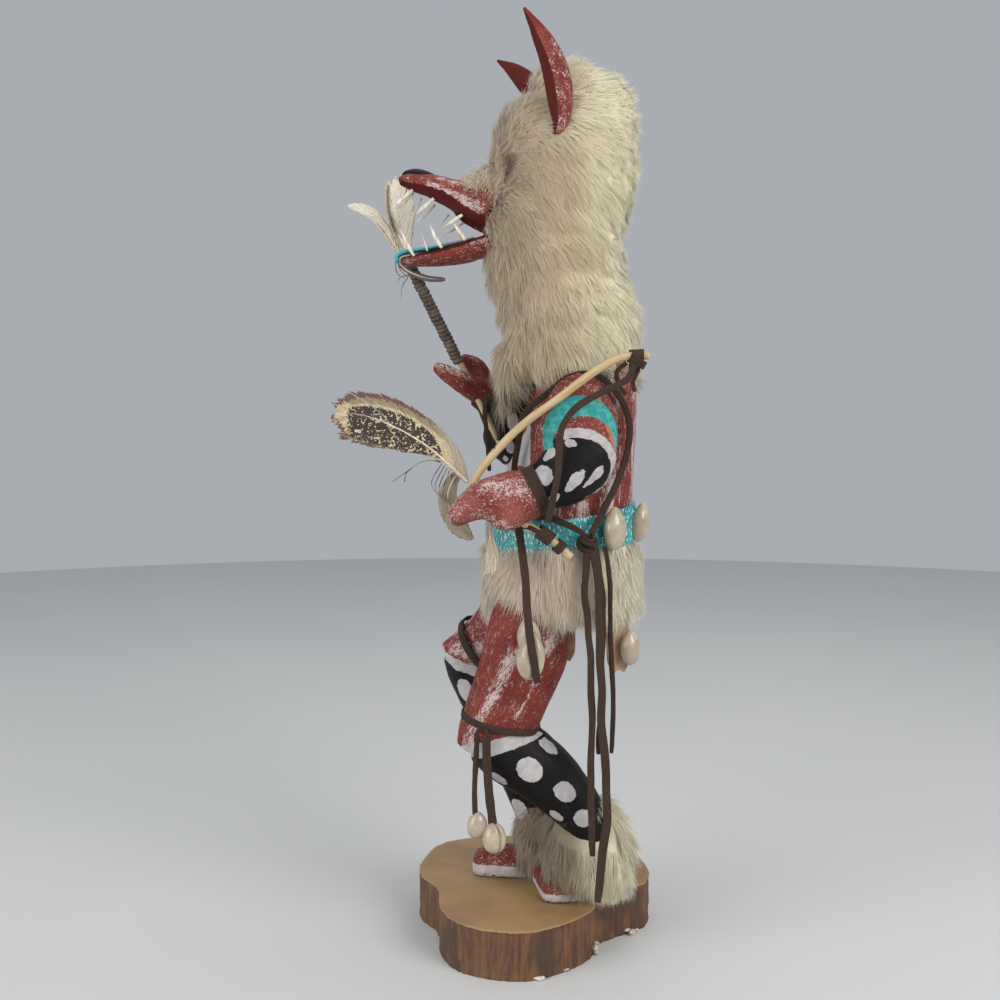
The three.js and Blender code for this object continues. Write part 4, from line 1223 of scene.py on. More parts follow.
teeth_bm = bmesh.new()
rng = np.random.default_rng(5)
for root, tip, half in NEAR_TEETH:
    for side in (1, -1):
        shift = rng.normal(0, 0.5, 3) * (side < 0)
        ends = [np.array(end) * (1, side, 1) + shift * (0.4 if end is root else 1.6) for end in (root, tip)]
        middle = ends[0] * 0.45 + ends[1] * 0.55 + rng.normal(0, 0.25, 3)
        thick = half * (1 if side > 0 else 0.75)
        stations = [(*ends[0], 0.75 * thick, 0.55 * thick), (*middle, thick, 0.6 * thick),
                    (*ends[1], 0.12, 0.12)]
        loft(teeth_bm, smooth_through(stations, 9), 7)
for root, tip in (((-50, 3.5, 336), (-55.5, 4, 326)), ((-56.5, 1.5, 340), (-61, 2, 331)),
                  ((-47, -5.4, 311), (-49.5, -5, 319)), ((-36, 8, 312.5), (-41, 7, 321)),
                  ((-47, 6, 310.5), (-51, 6.4, 318)), ((-38, 9, 329.5), (-43.5, 9, 323))):
    loft(teeth_bm, smooth_through([(*root, 0.5, 0.4), (*tip, 0.1, 0.1)], 6), 6)
piece("wolf_teeth", teeth_bm, bone())

# %% [markdown]
# The tongue is a strip of leather painted turquoise. It lies in the lower jaw and droops over the lip.

# %% The tongue
TONGUE = [(-60.8, 0, 306.6, 0.9, 2.0), (-60.9, 0, 309.4, 1.2, 2.8), (-57, 0, 311.2, 1.1, 3.6),
          (-46, 0, 312.6, 1.0, 5.2), (-36, 0, 314.6, 1.0, 5.6), (-26, 0, 317, 0.8, 5.2)]


def tongue_paint():
    recipe = Recipe("tongue paint", roughness=0.4, Coat_Weight=0.3, Coat_Roughness=0.3)
    wear = recipe.grain(240, detail=5, roughness=0.65)
    fine = recipe.grain(1400, detail=3)
    colour = recipe.fade(wear, 0.35, 0.6, (30, 138, 146), (66, 168, 170))
    colour = recipe.fade(wear, 0.56, 0.66, colour, (132, 140, 144), 0.55)
    from_tip = recipe.add("SeparateXYZ", recipe.place).outputs[0]
    back = recipe.step(recipe.sum(from_tip, recipe.times(wear, 0.012)), -0.040, -0.024)
    colour = recipe.mix(back, colour, (150, 156, 158))
    recipe.give(Base_Color=colour, Normal=recipe.bump(fine, 0.12, 0.7))
    return recipe.material


tongue_bm = bmesh.new()
rows = smooth_through(TONGUE, 40)
loft(tongue_bm, rows, 16)
whittled(tongue_bm, depth=0.2, size=4, seed=6)
piece("tongue_strip", tongue_bm, tongue_paint(), ["tongue"])

# %% [markdown]
# The ears are separate leaves of wood, glued on over the fur. Each has a flat outer face and a bevel along
# its front edge. The flats are made by pressing every ring's corners back to a plane in the ring's own
# directions, so that they follow the ear as it curves. The bevel is painted deep red.

# %% The ears
EAR_LEFT = [(9.5, -29.5, 356.5, 1.6, 1.5), (11, -30, 364, 4.6, 3), (10, -30.5, 376, 6.3, 3.4),
            (6.5, -30.5, 388.5, 5.6, 3), (1, -30, 400, 3.4, 2.2), (-4.4, -29.5, 409, 0.6, 0.6)]
EAR_RIGHT = [(13, 29.5, 362, 1.6, 1.5), (12.5, 30, 370, 5.2, 3), (8.5, 30.5, 381, 7.4, 3.4),
             (1, 30.5, 391.3, 6.8, 3), (-7.5, 30, 399.5, 4.4, 2.2), (-15.7, 29.5, 405, 0.6, 0.6)]


def pressed(rings, rows, angle, depth):
    """Flattens each ring where it passes depth (a share of its radius) in a direction of its own."""
    flat = []
    way = Vector((math.cos(angle), math.sin(angle), 0))
    for ring, frame_here in zip(rings, ring_frames(rows)):
        back = frame_here.inverted()
        for vert in ring:
            spot = back @ vert.co
            extra = spot.dot(way) - depth
            if extra > 0:
                vert.co = frame_here @ (spot - way * extra)
                flat.append(vert)
    return flat


def ear(name, stations, outer, replaces):
    bm = bmesh.new()
    rows = smooth_through(stations, 46)
    rings = loft(bm, rows, 44)
    bm.verts.index_update()
    pressed(rings, rows, outer * math.radians(90), 0.62)
    bevel = {vert.index for vert in pressed(rings, rows, outer * math.radians(26), 0.5)}
    whittled(bm, depth=0.22, size=6, seed=8)
    skin = points_of(bm)
    is_bevel = np.array([vert.index in bevel for vert in bm.verts])
    bm.normal_update()
    is_inner = np.array([vert.normal.y * outer < -0.1 for vert in bm.verts]) & (skin[:, 2] > 368)
    dry = 0.5 - 0.3 * np.clip((skin[:, 2] - 394) / 12, 0, 1)
    made = painted(name, bm, replaces, (-0.25, 0, 1), dry, 0.35,
                   deep=np.where(is_bevel | is_inner, 1.0, -1.0))
    return made


ear("left_ear_leaf", EAR_LEFT, -1, ["left_ear"])
ear("right_ear_leaf", EAR_RIGHT, 1, ["right_ear"])

# %% [markdown]
# Eight cowrie shells hang on the doll. A cowrie is an egg with one pointed end, domed on the back and
# flatter in front, where a toothed slit runs from end to end. The ball is reshaped by arithmetic on its own
# corners: the slit is pressed in along one line, with a ripple for the teeth. Where a shell lies on the
# belt its slit is hidden, and on the laces it is turned half towards the front.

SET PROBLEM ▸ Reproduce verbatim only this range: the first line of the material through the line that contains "# The tongue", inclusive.

FINISHED ANSWER ▸
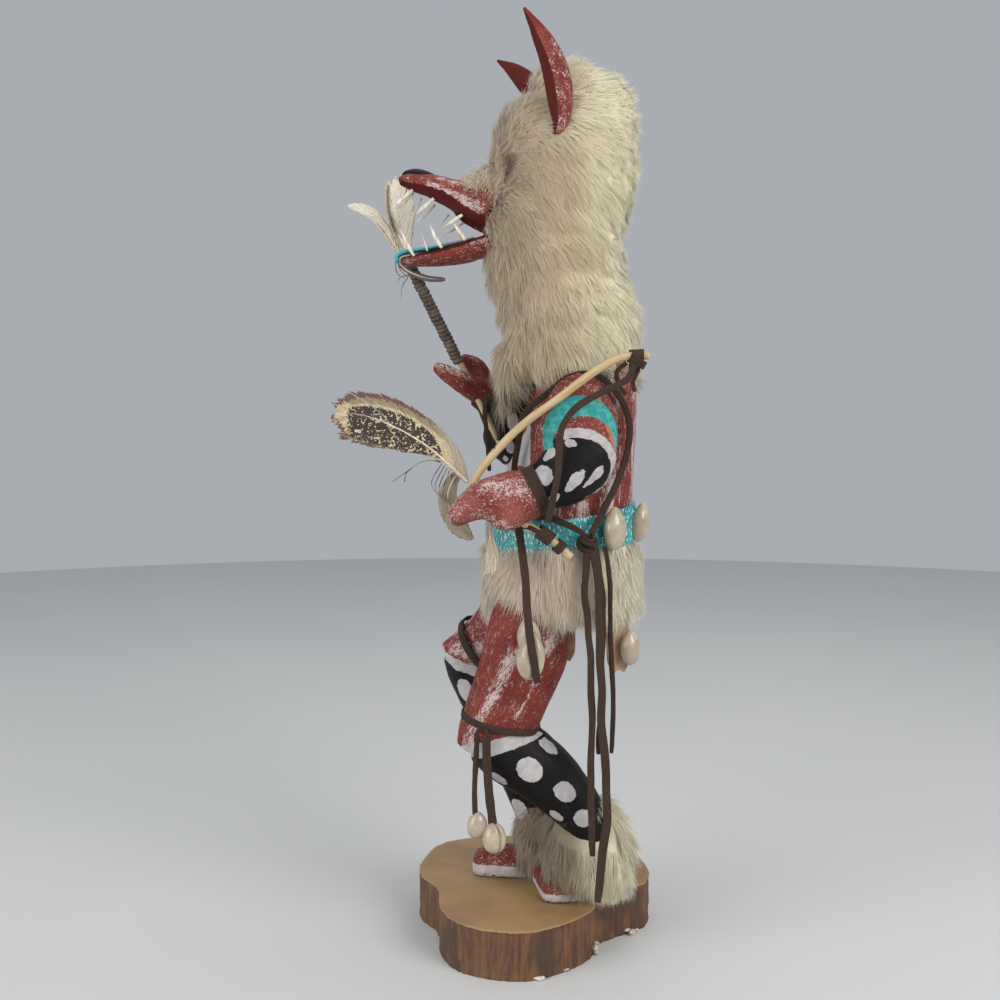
The three.js and Blender code for this object continues. Write part 4, from line 1223 of scene.py on. More parts follow.
teeth_bm = bmesh.new()
rng = np.random.default_rng(5)
for root, tip, half in NEAR_TEETH:
    for side in (1, -1):
        shift = rng.normal(0, 0.5, 3) * (side < 0)
        ends = [np.array(end) * (1, side, 1) + shift * (0.4 if end is root else 1.6) for end in (root, tip)]
        middle = ends[0] * 0.45 + ends[1] * 0.55 + rng.normal(0, 0.25, 3)
        thick = half * (1 if side > 0 else 0.75)
        stations = [(*ends[0], 0.75 * thick, 0.55 * thick), (*middle, thick, 0.6 * thick),
                    (*ends[1], 0.12, 0.12)]
        loft(teeth_bm, smooth_through(stations, 9), 7)
for root, tip in (((-50, 3.5, 336), (-55.5, 4, 326)), ((-56.5, 1.5, 340), (-61, 2, 331)),
                  ((-47, -5.4, 311), (-49.5, -5, 319)), ((-36, 8, 312.5), (-41, 7, 321)),
                  ((-47, 6, 310.5), (-51, 6.4, 318)), ((-38, 9, 329.5), (-43.5, 9, 323))):
    loft(teeth_bm, smooth_through([(*root, 0.5, 0.4), (*tip, 0.1, 0.1)], 6), 6)
piece("wolf_teeth", teeth_bm, bone())

# %% [markdown]
# The tongue is a strip of leather painted turquoise. It lies in the lower jaw and droops over the lip.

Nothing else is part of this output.